#### [Task to carry out]
Return every entry exactly.

#### [Given data]
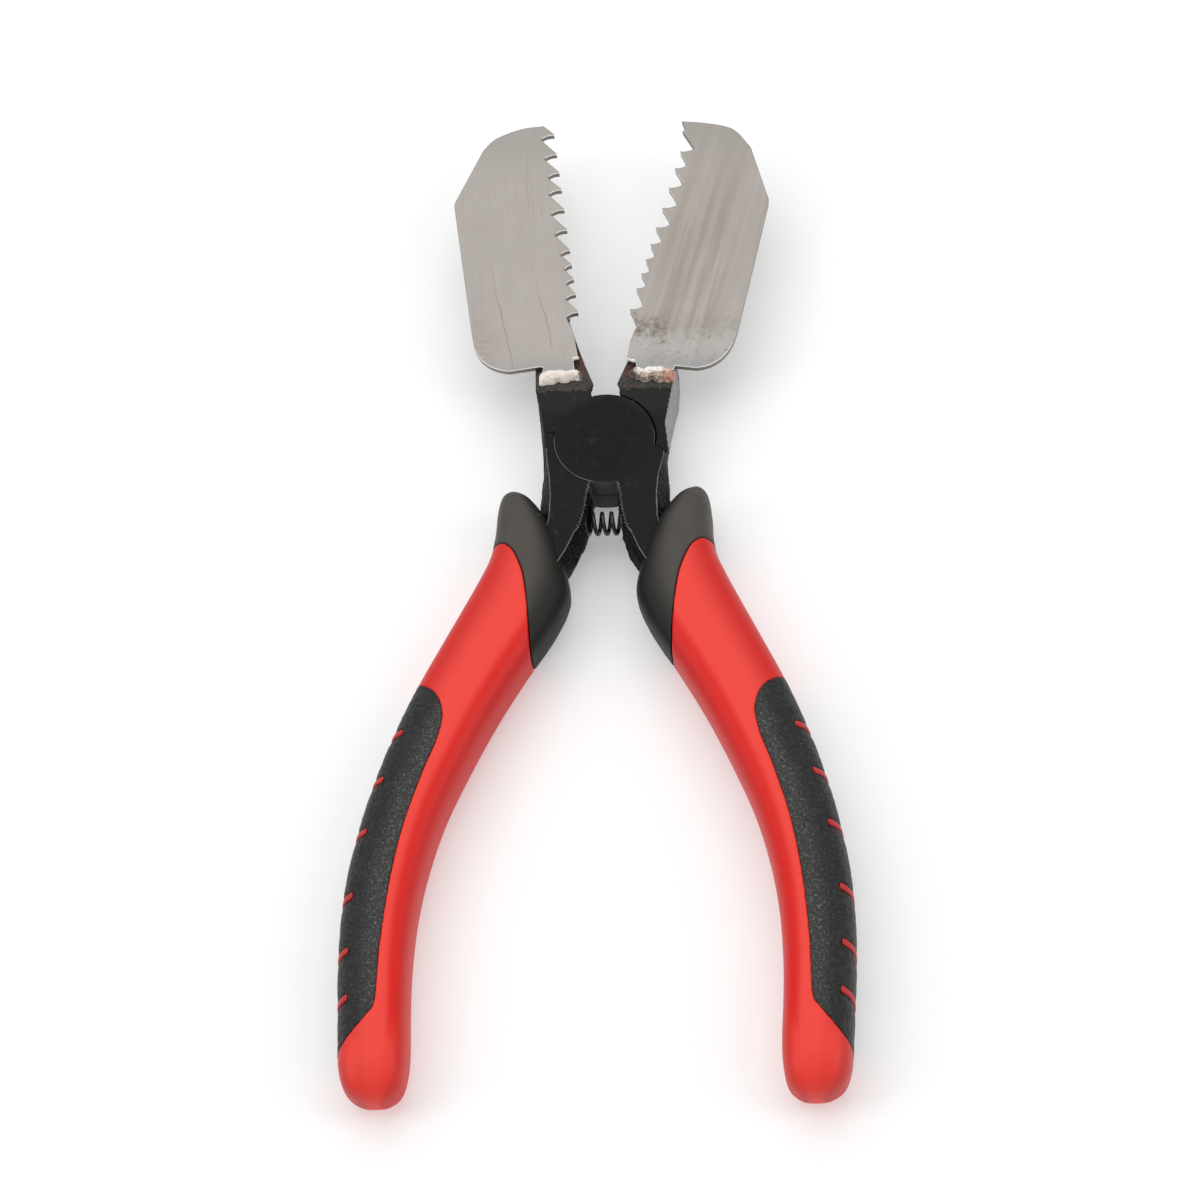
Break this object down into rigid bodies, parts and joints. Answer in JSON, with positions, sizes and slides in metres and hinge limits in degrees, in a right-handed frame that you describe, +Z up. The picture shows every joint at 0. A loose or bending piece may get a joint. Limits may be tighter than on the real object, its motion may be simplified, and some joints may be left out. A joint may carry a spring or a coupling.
{
  "type": "mosaic glass nippers",
  "caption": "Sprung hand nippers with two welded toothed sheet-steel blades on a black lap-jointed plier body and two-colour moulded grips.",
  "frame": {"origin": "under the middle of the tool, on the surface that its grips lie on", "axes": "+Y along the tool towards the blades, +X to the right-hand grip, +Z up along the pivot axis"},
  "size_m": [0.1006, 0.2202, 0.015],
  "materials": {
    "black_oxide": "ground flat and blackened, satin",
    "blade_steel": "satin, polished lengthwise",
    "weld_metal": "bright weld bead with heat tint",
    "spring_steel": "blackened spring wire",
    "red_core": "satin red moulding",
    "black_guard": "smooth satin elastomer",
    "black_pad": "leather-grained elastomer"
  },
  "bodies": {
    "upper_half": {"upper_lap_forging": "black_oxide", "pivot_rivet": "black_oxide", "return_spring": "spring_steel", "left_toothed_blade": "blade_steel", "left_tab_weld": "weld_metal", "left_root_weld": "weld_metal", "right_grip_core": "red_core", "right_front_guard": "black_guard", "right_palm_pad": "black_pad"},
    "lower_half": {"lower_lap_forging": "black_oxide", "right_toothed_blade": "blade_steel", "right_tab_weld": "weld_metal", "right_root_weld": "weld_metal", "left_grip_core": "red_core", "left_front_guard": "black_guard", "left_palm_pad": "black_pad"}
  },
  "joints": [
    {"name": "pivot", "type": "hinge", "parent": "upper_half", "child": "lower_half", "pos_m": [0, 0.0327, 0.0075], "axis": [0, 0, 1], "range_deg": [0, 17], "stiffness_Nm_per_rad": 0.45, "springref_deg": -5.16, "deforming": ["return_spring"]}
  ]
}
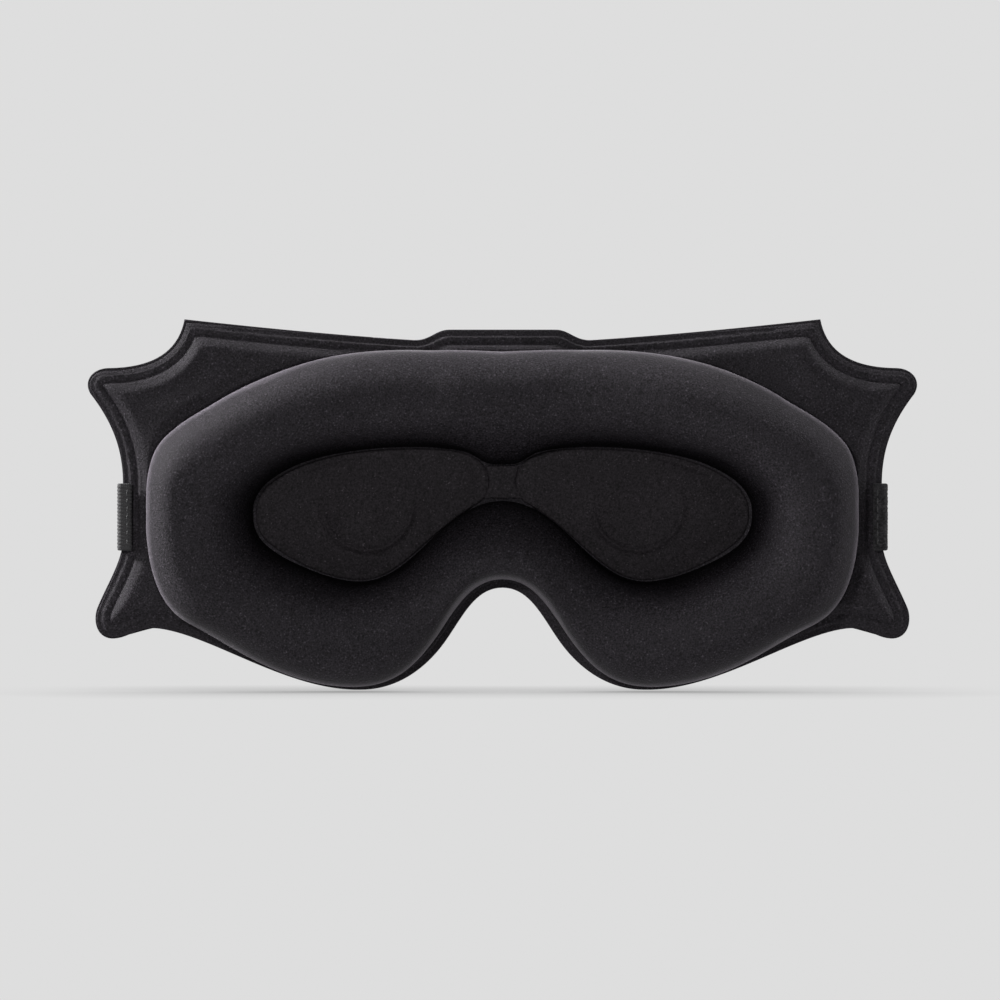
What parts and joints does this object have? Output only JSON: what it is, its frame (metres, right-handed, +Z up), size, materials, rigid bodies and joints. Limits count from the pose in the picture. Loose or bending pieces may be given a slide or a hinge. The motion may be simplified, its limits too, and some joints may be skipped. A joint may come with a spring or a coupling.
{
  "type": "sleep eye mask",
  "caption": "Contoured sleep mask: padded back panel with horned sides, raised ring cushion round both eyes, eye pads and a two-part strap folded behind.",
  "frame": {"origin": "middle of the bounding box's footprint, at the height of the lobes' lowest point", "axes": "+X across the mask, towards the side with the brushed loop strap; +Y from the face side to the outer cover; +Z up, towards the forehead"},
  "size_m": [0.2398, 0.0356, 0.1072],
  "materials": {
    "brushed_fabric": "brushed knit fabric, near-black charcoal, soft sheen",
    "pad_fabric": "fine matte knit, near-black",
    "foam": "open-cell foam, dark grey, hidden inside",
    "webbing": "ribbed elastic webbing, black",
    "loop_pile": "elastic webbing with a brushed loop face, black",
    "hook": "nylon hook tape, black",
    "thread": "polyester sewing thread, charcoal"
  },
  "bodies": {
    "mask": {"outer_cover": "brushed_fabric", "core_foam": "foam", "inner_lining": "brushed_fabric", "cushion_foam": "foam", "cushion_cover": "brushed_fabric", "left_eye_pad": "pad_fabric", "right_eye_pad": "pad_fabric", "bridge_strip": "pad_fabric", "left_strap_tab": "webbing", "right_strap_tab": "loop_pile", "left_tab_stitching": "thread", "right_tab_stitching": "thread"},
    "left_link": {"left_strap_link": "webbing"},
    "left_strap": {"left_strap_run": "webbing"},
    "left_tail": {"left_strap_tail": "webbing", "hook_tape": "hook", "hook_tape_stitching": "thread"},
    "right_link": {"right_strap_link": "loop_pile"},
    "right_strap": {"right_strap": "loop_pile"}
  },
  "joints": [
    {"name": "left_strap_swing", "type": "hinge", "parent": "mask", "child": "left_link", "pos_m": [-0.1113, 0.00255, 0.05], "axis": [0, 0, 1], "range_deg": [0, 175]},
    {"name": "left_strap_wrap", "type": "hinge", "parent": "left_link", "child": "left_strap", "pos_m": [-0.09855, 0.00827, 0.05], "axis": [0, 0, 1], "range_deg": [0, 90]},
    {"name": "left_tail_unfold", "type": "hinge", "parent": "left_strap", "child": "left_tail", "pos_m": [-0.0145, 0.015, 0.05], "axis": [0, 0, -1], "range_deg": [0, 175]},
    {"name": "right_strap_swing", "type": "hinge", "parent": "mask", "child": "right_link", "pos_m": [0.1113, 0.00255, 0.05], "axis": [0, 0, -1], "range_deg": [0, 175]},
    {"name": "right_strap_wrap", "type": "hinge", "parent": "right_link", "child": "right_strap", "pos_m": [0.09855, 0.00728, 0.05], "axis": [0, 0, -1], "range_deg": [0, 90]}
  ]
}
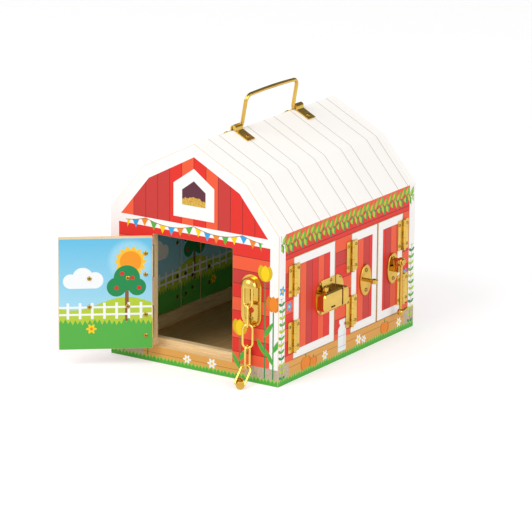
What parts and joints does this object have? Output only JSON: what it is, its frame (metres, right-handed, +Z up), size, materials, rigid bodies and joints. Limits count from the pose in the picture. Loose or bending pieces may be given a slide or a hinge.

#### [Task output]
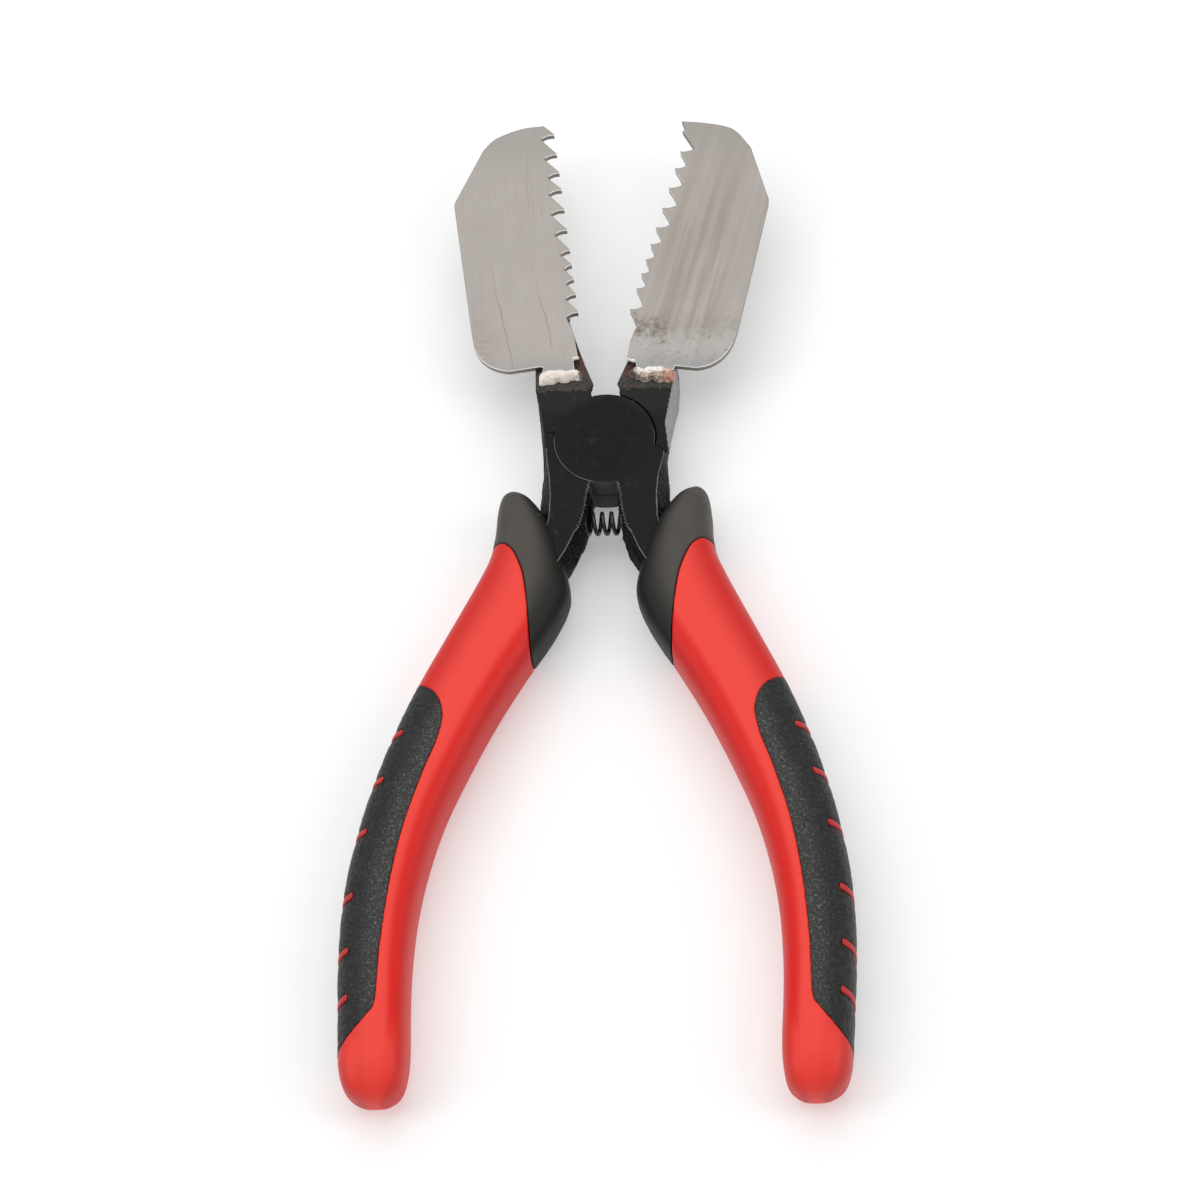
Break this object down into rigid bodies, parts and joints. Answer in JSON, with positions, sizes and slides in metres and hinge limits in degrees, in a right-handed frame that you describe, +Z up. The picture shows every joint at 0. A loose or bending piece may get a joint. Limits may be tighter than on the real object, its motion may be simplified, and some joints may be left out. A joint may carry a spring or a coupling.
{
  "type": "mosaic glass nippers",
  "caption": "Sprung hand nippers with two welded toothed sheet-steel blades on a black lap-jointed plier body and two-colour moulded grips.",
  "frame": {"origin": "under the middle of the tool, on the surface that its grips lie on", "axes": "+Y along the tool towards the blades, +X to the right-hand grip, +Z up along the pivot axis"},
  "size_m": [0.1006, 0.2202, 0.015],
  "materials": {
    "black_oxide": "ground flat and blackened, satin",
    "blade_steel": "satin, polished lengthwise",
    "weld_metal": "bright weld bead with heat tint",
    "spring_steel": "blackened spring wire",
    "red_core": "satin red moulding",
    "black_guard": "smooth satin elastomer",
    "black_pad": "leather-grained elastomer"
  },
  "bodies": {
    "upper_half": {"upper_lap_forging": "black_oxide", "pivot_rivet": "black_oxide", "return_spring": "spring_steel", "left_toothed_blade": "blade_steel", "left_tab_weld": "weld_metal", "left_root_weld": "weld_metal", "right_grip_core": "red_core", "right_front_guard": "black_guard", "right_palm_pad": "black_pad"},
    "lower_half": {"lower_lap_forging": "black_oxide", "right_toothed_blade": "blade_steel", "right_tab_weld": "weld_metal", "right_root_weld": "weld_metal", "left_grip_core": "red_core", "left_front_guard": "black_guard", "left_palm_pad": "black_pad"}
  },
  "joints": [
    {"name": "pivot", "type": "hinge", "parent": "upper_half", "child": "lower_half", "pos_m": [0, 0.0327, 0.0075], "axis": [0, 0, 1], "range_deg": [0, 17], "stiffness_Nm_per_rad": 0.45, "springref_deg": -5.16, "deforming": ["return_spring"]}
  ]
}
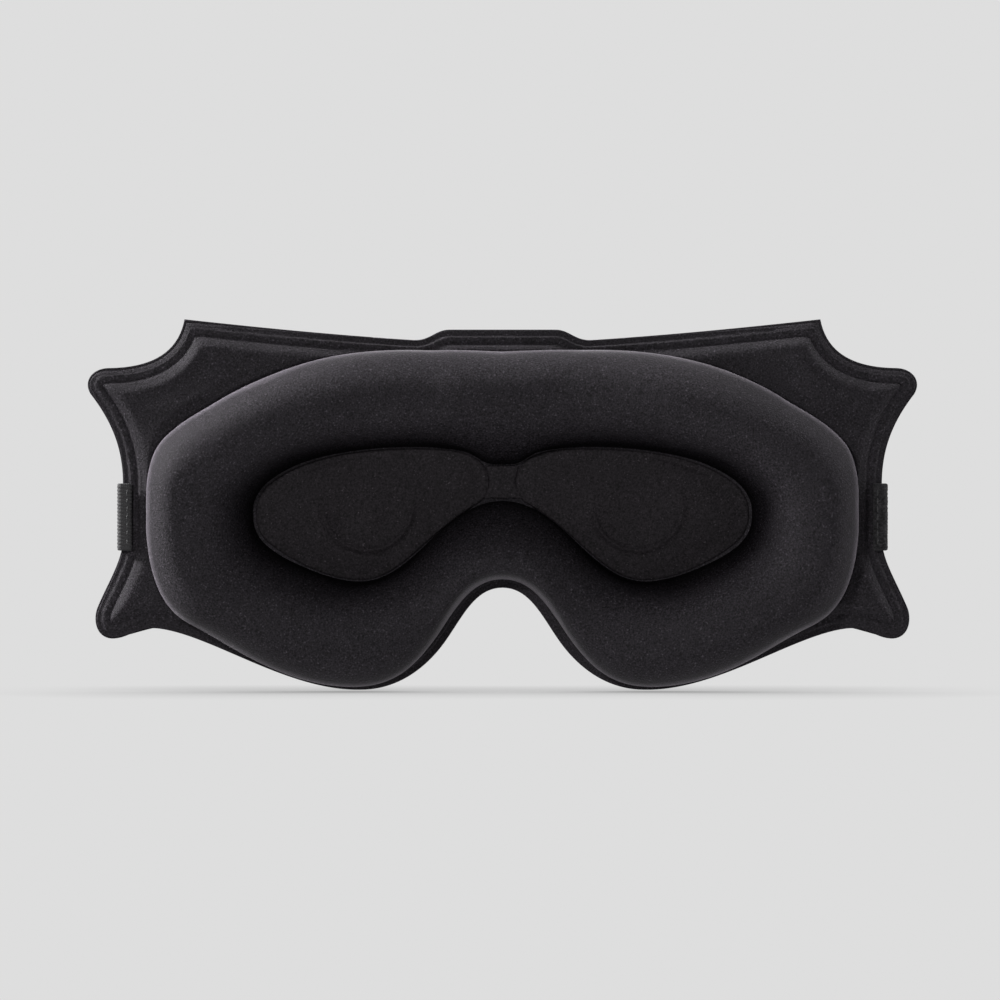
What parts and joints does this object have? Output only JSON: what it is, its frame (metres, right-handed, +Z up), size, materials, rigid bodies and joints. Limits count from the pose in the picture. Loose or bending pieces may be given a slide or a hinge. The motion may be simplified, its limits too, and some joints may be skipped. A joint may come with a spring or a coupling.
{
  "type": "sleep eye mask",
  "caption": "Contoured sleep mask: padded back panel with horned sides, raised ring cushion round both eyes, eye pads and a two-part strap folded behind.",
  "frame": {"origin": "middle of the bounding box's footprint, at the height of the lobes' lowest point", "axes": "+X across the mask, towards the side with the brushed loop strap; +Y from the face side to the outer cover; +Z up, towards the forehead"},
  "size_m": [0.2398, 0.0356, 0.1072],
  "materials": {
    "brushed_fabric": "brushed knit fabric, near-black charcoal, soft sheen",
    "pad_fabric": "fine matte knit, near-black",
    "foam": "open-cell foam, dark grey, hidden inside",
    "webbing": "ribbed elastic webbing, black",
    "loop_pile": "elastic webbing with a brushed loop face, black",
    "hook": "nylon hook tape, black",
    "thread": "polyester sewing thread, charcoal"
  },
  "bodies": {
    "mask": {"outer_cover": "brushed_fabric", "core_foam": "foam", "inner_lining": "brushed_fabric", "cushion_foam": "foam", "cushion_cover": "brushed_fabric", "left_eye_pad": "pad_fabric", "right_eye_pad": "pad_fabric", "bridge_strip": "pad_fabric", "left_strap_tab": "webbing", "right_strap_tab": "loop_pile", "left_tab_stitching": "thread", "right_tab_stitching": "thread"},
    "left_link": {"left_strap_link": "webbing"},
    "left_strap": {"left_strap_run": "webbing"},
    "left_tail": {"left_strap_tail": "webbing", "hook_tape": "hook", "hook_tape_stitching": "thread"},
    "right_link": {"right_strap_link": "loop_pile"},
    "right_strap": {"right_strap": "loop_pile"}
  },
  "joints": [
    {"name": "left_strap_swing", "type": "hinge", "parent": "mask", "child": "left_link", "pos_m": [-0.1113, 0.00255, 0.05], "axis": [0, 0, 1], "range_deg": [0, 175]},
    {"name": "left_strap_wrap", "type": "hinge", "parent": "left_link", "child": "left_strap", "pos_m": [-0.09855, 0.00827, 0.05], "axis": [0, 0, 1], "range_deg": [0, 90]},
    {"name": "left_tail_unfold", "type": "hinge", "parent": "left_strap", "child": "left_tail", "pos_m": [-0.0145, 0.015, 0.05], "axis": [0, 0, -1], "range_deg": [0, 175]},
    {"name": "right_strap_swing", "type": "hinge", "parent": "mask", "child": "right_link", "pos_m": [0.1113, 0.00255, 0.05], "axis": [0, 0, -1], "range_deg": [0, 175]},
    {"name": "right_strap_wrap", "type": "hinge", "parent": "right_link", "child": "right_strap", "pos_m": [0.09855, 0.00728, 0.05], "axis": [0, 0, -1], "range_deg": [0, 90]}
  ]
}
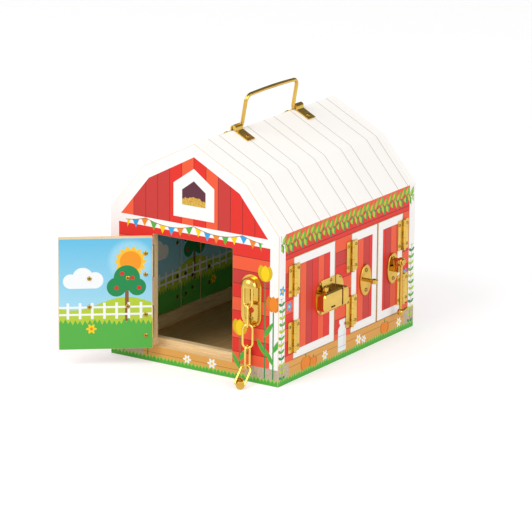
What parts and joints does this object have? Output only JSON: what it is, its frame (metres, right-handed, +Z up), size, materials, rigid bodies and joints. Limits count from the pose in the picture. Loose or bending pieces may be given a slide or a hinge.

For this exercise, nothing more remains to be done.